1) Time-consuming as it is, there are advantages to doing a full, page-one rewrite rather than just a pass at the script. In this case it's a small enough change that it doesn't really warrant a page one rewrite and I don't really have time to do that anyway, but it is also the kind of change that's difficult to keep track of when doing it like this. And this leads me onto point two.

2) It's easy for a reader (and I'm really talking about the casual reader rather than the professional script reader - as a somewhat casual reader myself I often recommend changes to people's scripts without any idea of how I would go about implementing them) to say 'I know what the problem is here - these characters are essentially the same!' Working that into a script is much harder. A lot of things in film making, at all levels of development and production, are about hiding the process - making the behind the scenes stuff invisible so your audience isn't aware of it. We all know there is a three act structure and with plot points and character arcs and so on, but we don't want to be reminded of that when we're watching a film. Just like we don't want to be reminded of the crew and the lights and the cameras.

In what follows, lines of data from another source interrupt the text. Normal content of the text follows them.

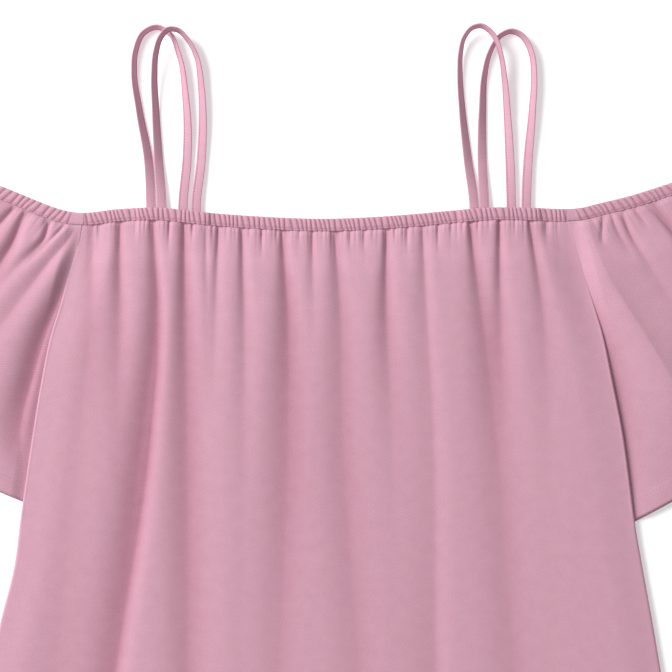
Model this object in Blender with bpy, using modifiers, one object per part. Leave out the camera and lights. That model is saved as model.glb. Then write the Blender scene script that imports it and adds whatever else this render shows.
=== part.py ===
"""An off-shoulder mini dress laid flat on a surface, face up.

It is a gathered front and back panel, two raglan sleeves folded over at their outer edges, a
narrow elastic casing round the neckline and four ribbon straps, two to a side, that stand half on
edge above the neckline. The hem points to -Y, the straps to +Y, and the back panel rests on z = 0.

All sizes here are millimetres. "across" is the distance to the right of the centre front, "up" is
the distance above the middle of the neckline, and "down" is the same with its sign turned.
"""

import math

import bmesh
import bpy
import numpy as np

MM = 0.001

# Driving dimensions
BODY_LENGTH = 750.0
CLOTH = 1.2
SEAM_GAP = 0.3
CASING_WIDTH = 9.6
CASING_THICKNESS = 2.4
CASING_CHAMFER = 2.2
RIBBON_WIDTH = 7.4
RIBBON_THICKNESS = 1.4
STRAP_TOP = 152.9
PUFF = 5.5
PUFF_REACH = 26.0
GATHERED = 0.25
GATHER_REACH = 35.0
SLEEVE_FOLD_REACH = 14.0
FLAT_MARGIN = 8.0

# Heights of the layers above the surface, at the middle of each wall
BACK_LEVEL = CLOTH / 2
FRONT_LEVEL = CLOTH + SEAM_GAP + CLOTH / 2
BACK_CASING_LEVEL = CASING_THICKNESS / 2
STRAP_FOOT = CASING_THICKNESS + SEAM_GAP
FRONT_CASING_LEVEL = CASING_THICKNESS + SEAM_GAP + CASING_THICKNESS / 2
NECK_LIFT = 1.4
NECK_LIFT_REACH = 25.0

# The places along the neckline where the raglan seams meet it, and its folded ends
LEFT_SEAM = -190.0
RIGHT_SEAM = 186.0
NECK_END = 304.0

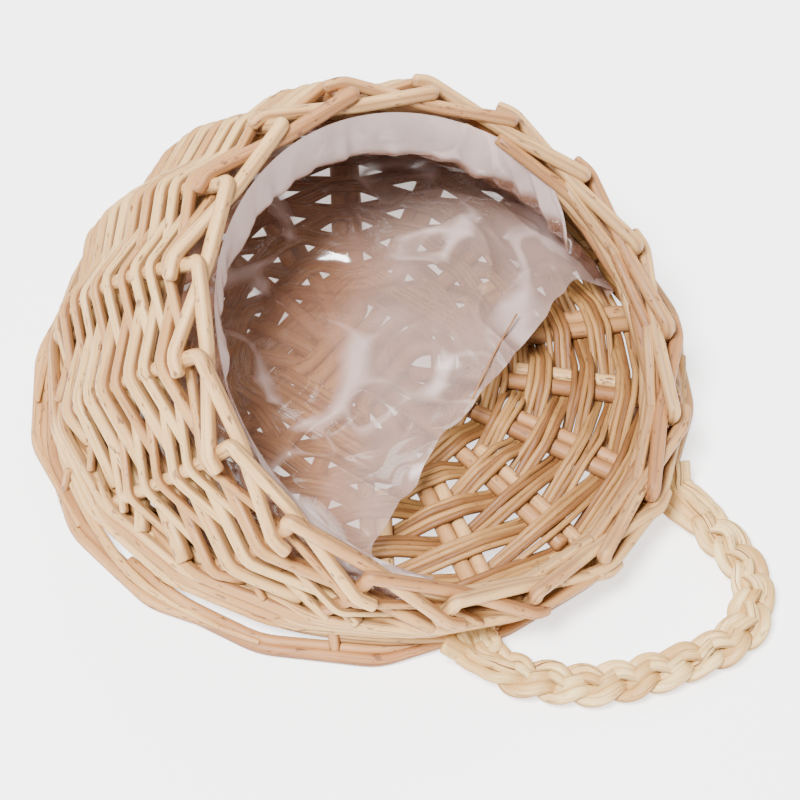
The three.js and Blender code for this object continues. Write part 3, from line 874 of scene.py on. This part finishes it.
# The film hangs inside the hood from the rim border, turns over the floor's edge and lies to a free edge.
filmSettings = {
    "inset": 6.6, "rimFrom": 12.0, "footFrom": -25.0, "angleTo": 221.0, "belowRim": 1.5,
    "edgeFrom": (58.0, -34.0), "edgeTo": (-55.0, -50.5), "edgeHeight": 20.0,
    "columns": 300, "wallRows": 130, "floorRows": 150,
    "foldLevel": 12.5, "crumple": 3.0, "soft": 5.4, "edgeWave": 3.4, "pleat": 3.0,
    "cuffDrop": 16.0,       # the film hangs straight down this far before it turns out to the wall,
    "cuffShare": 0.3,       # or for this share of a lower wall,
    "settle": 34.0,         # and meets the wall's curve after this much more
    "cloudDirection": -48.4, "cloudFrom": -14.0, "cloudWander": 22.0, "cloudSpread": 20.0,
    "foldRounds": 14, "warpLength": 26, "creaseLength": 36, "swellLength": 38,
}


def ridges(p, seed, octaves=4, fall=0.5):
    # Folded noise: 1 where the noise crosses its middle and 0 away from it, in ever finer layers.
    total = np.zeros(p.shape[:-1])
    weight = 1.0
    for octave in range(octaves):
        n = valueNoise(p * 2**octave, seed + octave)
        total += weight * (1 - np.abs(2 * n - 1))**3
        weight *= fall
    return total


def makeFilm(s):
    # Returns the grid, and at each point the strength of the painted highlight along the creases, the cuff's
    # share and the cloudiness.
    share = np.linspace(0, 1, s["columns"])
    sides, normals, depths = [], [], []
    for r in np.linspace(0, 1, s["wallRows"]):
        start = s["rimFrom"] + (s["footFrom"] - s["rimFrom"]) * r
        angle = np.radians(start + (s["angleTo"] - start) * share)
        length = wallLength(angle)
        climb = length - s["belowRim"] + (s["foldLevel"] - length + s["belowRim"]) * r
        fall = length - climb - s["belowRim"]
        p, n, _ = wallAt(angle, climb, -s["inset"])
        drop = np.minimum(s["cuffDrop"], s["cuffShare"] * length)
        top, _, _ = wallAt(angle, length - s["belowRim"], -s["inset"])
        turned, _, _ = wallAt(angle, length - s["belowRim"] - drop, -s["inset"])
        pleats = lineNoise(angle * 9, 0, r * 6) + 0.6 * lineNoise(angle * 23, 0, r * 9 + 40) - 0.8
        pleated = outward(angle) * (pleats * s["pleat"])[:, None]
        hanging = top - up * fall[:, None] + pleated * np.clip(fall / drop, 0, 1)[:, None]
        away = top - up * drop[:, None] - turned + pleated
        t = np.clip((fall - drop) / s["settle"], 0, 1)
        fade = 1 - t * t * (3 - 2 * t)
        sides.append(np.where((fall < drop)[:, None], hanging, p + away * fade[:, None]))
        normals.append(-n)
        depths.append(fall / drop)
    sides, normals, depths = np.array(sides), np.array(normals), np.array(depths)
    edge = np.array([*s["edgeFrom"], s["edgeHeight"]]) * (1 - share[:, None]) \
        + np.array([*s["edgeTo"], s["edgeHeight"]]) * share[:, None]
    wave = lineNoise(share * 6, 0, 3.7) + 0.5 * lineNoise(share * 19, 0, 8.1) - 0.75
    edge[:, 1] += wave * s["edgeWave"]
    across = np.linspace(0, 1, s["floorRows"] + 1)[1:, None, None]
    floor = sides[-1] * (1 - across) + edge * across
    floorNormals = np.tile(up, (s["floorRows"], s["columns"], 1))
    grid = np.concatenate([sides, floor])
    normal = np.concatenate([normals, floorNormals])
    depth = np.vstack([depths, np.full((s["floorRows"], s["columns"]), 9.0)])
    for _ in range(s["foldRounds"]):
        # Averaging each row with its neighbours rounds the fold.
        grid[1:-1] = 0.25 * grid[:-2] + 0.5 * grid[1:-1] + 0.25 * grid[2:]
        normal[1:-1] = 0.25 * normal[:-2] + 0.5 * normal[1:-1] + 0.25 * normal[2:]
    normal = unit(normal)
    warp = np.stack([valueNoise(grid / s["warpLength"], seed) for seed in (5, 6, 7)], -1)
    creases = ridges(grid / s["creaseLength"] + warp * 1.2, 11, octaves=3, fall=0.4)
    swell = valueNoise(grid / s["swellLength"] + warp, 21)
    v = np.linspace(0, 1, len(grid))[:, None]
    onFloorShare = np.clip((v * len(grid) - s["wallRows"] * 0.8) / (s["floorRows"] * 0.5), 0, 1)
    hold = np.clip(v * 9, 0, 1)
    # Upright pleats close to the loose side edge.
    pleats = np.sin(share[None] * 190 + 3 * warp[..., 0]) * np.clip(1 - share[None] / 0.16, 0, 1) * 1.5
    sharp = creases * s["crumple"] * (0.45 + 0.55 * onFloorShare)
    lift = sharp + swell * s["soft"] * (0.35 + onFloorShare)
    grid = grid + normal * ((lift + pleats * (1 - onFloorShare)) * hold - 0.6)[..., None]
    # Fine crease lines, used only for the painted highlights along the creases.
    fineCreaseHighlights = ridges(grid / s["warpLength"] + warp * 1.6, 31, octaves=2) * 0.66
    # The film is doubled, and so cloudier, on one side of a line across the floor.
    beyond = grid @ outward(math.radians(s["cloudDirection"])) - s["cloudFrom"]
    wander = s["cloudWander"] * (swell - 0.5)
    cloudy = np.clip((beyond + wander) / s["cloudSpread"], 0, 1) * onFloorShare
    cuff = np.clip((1.08 - depth) / 0.22, 0, 1)
    return grid, np.clip(fineCreaseHighlights, 0, 1), cuff, cloudy


def gridFaces(grid):
    # Rows by columns of points become quads, facing the grid's upper side.
    rows, columns = grid.shape[:2]
    i, j = np.meshgrid(np.arange(rows - 1), np.arange(columns - 1), indexing="ij")
    here = i * columns + j
    return np.stack([here, here + 1, here + columns + 1, here + columns], -1).reshape(-1, 4)


# The clear tint is painted shade of the shaded inside; the cuffed colour and the crease amount also paint
# highlights along the creases.
filmLook = {"clearShadeTint": (0.37, 0.185, 0.12), "cloudy": (0.375, 0.255, 0.22), "cuffAndHighlight": (0.60, 0.47, 0.45),
            "wallLow": 0.34, "wallHigh": 0.52, "floorLow": 0.46, "floorHigh": 0.68,
            "cuff": 0.24, "creaseHighlight": 0.5, "rough": 0.13, "specular": 1.0}


def makeFilmMaterial(s):
    # Clear against the wall, cloudy in patches over the floor, whiter along its cuff, and with painted
    # highlights along its creases; the clear film's dark brown tint is painted shade of the inside behind
    # it.
    material, tree, shader = newMaterial("milkyFilm")
    place = addNode(tree, "ShaderNodeTexCoord").outputs["Object"]
    cloudShare = attribute(tree, "cloudShare")
    cuff = attribute(tree, "cuffShare")
    creaseHighlight = attribute(tree, "creaseHighlightShare")
    cloud = noise(tree, place, 5.0, 0.62, 34.0)
    onWall = ramp(tree, cloud, [(0.40, s["wallLow"]), (0.62, s["wallHigh"])])
    onFloor = ramp(tree, cloud, [(0.40, s["floorLow"]), (0.60, s["floorHigh"])])
    veil = mixColor(tree, cloudShare, onWall, onFloor)
    edge = addNode(tree, "ShaderNodeLayerWeight", Blend=0.28).outputs["Facing"]
    # Crease lines are whitened and made more opaque as painted highlight.
    creaseHighlightLine = ramp(tree, creaseHighlight, [(0.60, 0.0), (0.90, s["creaseHighlight"])])
    # The clear tint is dark brown: painted shade of the shaded inside seen through the film.
    tint = mixColor(tree, cloudShare, (*s["clearShadeTint"], 1), (*s["cloudy"], 1))
    tinted = mixColor(tree, maths(tree, "MAXIMUM", cuff, creaseHighlightLine), tint, (*s["cuffAndHighlight"], 1))
    tree.links.new(tinted, shader.inputs["Base Color"])
    edged = maths(tree, "MULTIPLY_ADD", edge, 0.42, veil)
    creaseHighlighted = maths(tree, "ADD", edged, creaseHighlightLine)
    alpha = maths(tree, "MULTIPLY_ADD", cuff, s["cuff"], creaseHighlighted, clamp=True)
    tree.links.new(alpha, shader.inputs["Alpha"])
    fold = addNode(tree, "ShaderNodeTexNoise", {"noise_type": "RIDGED_MULTIFRACTAL"}, Vector=place,
                   Scale=48.0, Detail=3.0, Distortion=0.6).outputs[0]
    bump = addNode(tree, "ShaderNodeBump", Height=fold, Strength=0.6, Distance=0.0014)
    tree.links.new(bump.outputs[0], shader.inputs["Normal"])
    shader.inputs["Roughness"].default_value = s["rough"]
    shader.inputs["Specular IOR Level"].default_value = s["specular"]
    return material


filmGrid, filmCreaseHighlights, filmCuff, filmCloud = makeFilm(filmSettings)
filmMaterial = makeFilmMaterial(filmLook)
film = smoothMesh("liner_sheet", filmGrid.reshape(-1, 3), gridFaces(filmGrid), filmMaterial)
setShare(film.data, "creaseHighlightShare", filmCreaseHighlights)
setShare(film.data, "cuffShare", filmCuff)
setShare(film.data, "cloudShare", filmCloud)
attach(film, "basket")
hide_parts("liner_film")

makers = [
    ("hood_rods", makeHoodWeave(hood), "paleWillow", "basket", "pale_willow", nodeNames("hood_weave", 8)),
    ("stake_rods", makeStakes(stakeSettings), "pinkWillow", "basket", "pink_willow",
     nodeNames("side_stake", 18)),
    ("wale_rods", makeWale(waleSettings), "waleWillow", "basket", "pale_willow", nodeNames("wale_row", 3)),
    ("base_sticks", makeBaseSticks(baseSettings), "stickWillow", "basket", "pink_willow",
     nodeNames("base_stick_upper", 5) + nodeNames("base_stick_lower", 4)),
    ("base_rods", makeBaseWeave(baseSettings) + makeBaseBinding(baseSettings), "goldWillow", "basket",
     "gold_willow", nodeNames("base_weave", 8) + ["base_binding"]),
    ("foot_rods", makeFoot(footSettings), "footWillow", "basket", "pink_willow",
     ["foot_rod_outer", "foot_rod_inner"]),
    ("foot_legs", makeFootLegs(footSettings), "waleWillow", "basket", "pale_willow", []),
    ("rim_inner_rods", makeInnerRods(innerSettings), "pinkWillow", "basket", "pink_willow", []),
    ("loose_fibres", makeFibres(fibreSettings), "stickWillow", "basket", "pink_willow", []),
    ("loop_strands", makeLoop(loopSettings), "braidStraw", "loop", "braid_straw",
     nodeNames("loop_strand", 3)),
    ("loop_ends", makeTucks(loopSettings), "braidStraw", "basket", "braid_straw",
     ["loop_tuck_right", "loop_tuck_left"]),
]
for name, rods, finish, body, slot, replaced in makers:
    rodsMesh(name, rods, finishes[finish], body, replaced)


def makeFloor():
    mesh = bpy.data.meshes.new("floor")
    mesh.from_pydata([(-3, -3, 0), (3, -3, 0), (3, 3, 0), (-3, 3, 0)], [], [(0, 1, 2, 3)])
    material, _, shader = newMaterial("floorPaint")
    shader.inputs["Base Color"].default_value = (0.93, 0.93, 0.93, 1)
    shader.inputs["Roughness"].default_value = 0.6
    shader.inputs["Emission Color"].default_value = (1, 1, 1, 1)
    shader.inputs["Emission Strength"].default_value = 1.6
    mesh.materials.append(material)
    floor = placed("floor", mesh)


def makeLight(name, place, size, energy):
    data = bpy.data.lights.new(name, "AREA")
    data.shape = "SQUARE"
    data.size = size
    data.energy = energy
    light = placed(name, data)
    back = Vector(place) - Vector(middle)
    turn = back.to_track_quat("Z", "Y").to_matrix().to_4x4()
    light.matrix_world = Matrix.Translation(Vector(place)) @ turn


makeFloor()
makeLight("keyLight", (-0.7, -0.15, 1.45), 0.45, 84)
makeLight("fillLight", (0.9, 0.5, 1.3), 1.0, 20)
world = bpy.data.worlds.new("studio")
world.use_nodes = True
world.node_tree.nodes["Background"].inputs["Color"].default_value = (1, 1, 1, 1)
world.node_tree.nodes["Background"].inputs["Strength"].default_value = 0.42
bpy.context.scene.world = world
print("room made")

So the machinery beneath the surface of the script shouldn't really be visible to the casual reader. But when you take out one of the elements on that surface there are all kinds of repercussions below - it's like taking a gear out of a complex machine and hoping it still works the same way. So the page one rewrite is when you disassemble the whole thing and put it back together again making sure everything works the way it should. Or you do it the way I'm doing it - running tests, finding the parts that used to work and now don't anymore and then changing them too, only to find that now some other part somewhere else has broken down as a result.

It's hard work, but that's also what I enjoy about it - it feels like hard work. Although it's also why I've been putting off doing it on this script for so long.